Š It will probably soon be generally accepted that we must totally eliminate all CO2 emissions to the atmosphere by 2050. (Hansen, 2008, Meinschausen et al, 2009.) There is a strong case that it will not be possible to do this while maintaining consumer-capitalist society. Firstly it will not be possible to burn coal and sequester the resulting CO2 because only 80-90% of it can be captured for storage, and because the 50% of emissions from non-stationary sources cannot be captured. Secondly there is a strong case that it will not be possible to substitute alternative energy sources for carbon emitting fuels on the scale required. (Trainer, 2008.)
These are some of the main limits to growth arguments which lead to the conclusion that there is no possibility of all people rising to the living standards we take for granted today in rich countries. We can only live like this because we are taking and using up most of the world’s scarce resources, preventing most of the world's people from having anything like a fair share, and depleting the planet’s ecological capital. Therefore we cannot morally endorse our affluent way of life. We must accept the need to move to far simpler and less resource-expensive ways.
To this we must now add the absurdly impossible implications of our commitment to economic growth and increasing "living standards." If we in rich countries have 3% p. a. economic growth, by 2070 our "living standards" will be 8 times as high as they are now. If all the people likely to live on earth then were to have risen to the living standards we would have in 2070, total world economic output would be 60 times as great as it is today!!
The present levels of production and consumption are grossly unsustainable yet we are blindly obsessed with increasing them towards multiples that are absurdly impossible. There is therefore an extremely powerful case for the limits to growth position.
The magnitude of the overshoot is far too great for technical advance and more conservation and recycling effort to solve the problems, i.e., to reduce resource and ecological impacts to sustainable levels while we go on committed to affluent living standards and economic growth.
The fundamental conclusion is that consumer-capitalist society cannot be fixed. It cannot solve the problems its basic structures and commitments generate. It has to be largely replaced by a society that will allow us to live well on a small fraction of the present levels of consumption. The Simpler Way vision is that such a society must involve simpler lifestyles, mostly small and local economies under local participatory control and not determined by market forces, no economic growth, and the abandonment of competitive, individualistic and acquisitive values.
The coming era of scarcity will push us in the required direction, which the Ecovillage and Transition Towns movements are more or less pioneering.
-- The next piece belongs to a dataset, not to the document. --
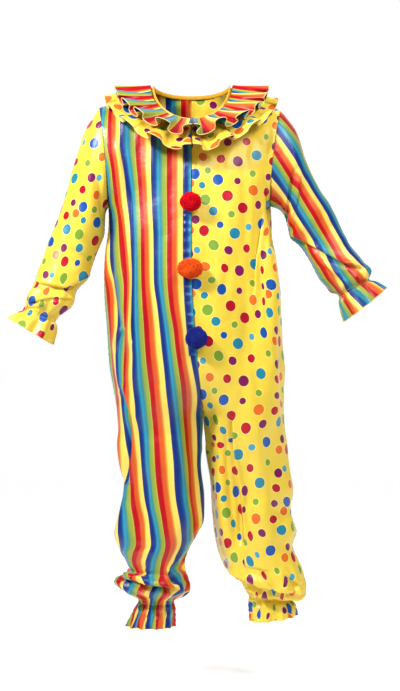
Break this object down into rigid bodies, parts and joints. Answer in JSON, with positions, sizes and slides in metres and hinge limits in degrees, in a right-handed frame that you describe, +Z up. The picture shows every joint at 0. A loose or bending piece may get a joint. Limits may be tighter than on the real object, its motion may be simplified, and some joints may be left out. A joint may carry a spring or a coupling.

The best way to contribute to this transition is to work in local community gardens and co-ops towards local control of local affairs, stressing the need for vast and radical system change (e.g., to a zero-growth economy that is not driven by profit or the market but is run by us to maximise the quality of life of all people..)
Hansen, J., (2008), “Tipping point” in E. Fearn and K. H. Redford, Eds., The State of the Wild Island Press, Washington.
Meinshausen, M, N. Meinschausen, W. Hare, S. C. B. Raper, K. Frieler, R. Knuitti, D. J. Frame, and M. R. Allen, (2009), “Greenhouse gas emission targets for limiting global warming to 2 degrees C”, Nature, 458, 30th April, 1158 -1162.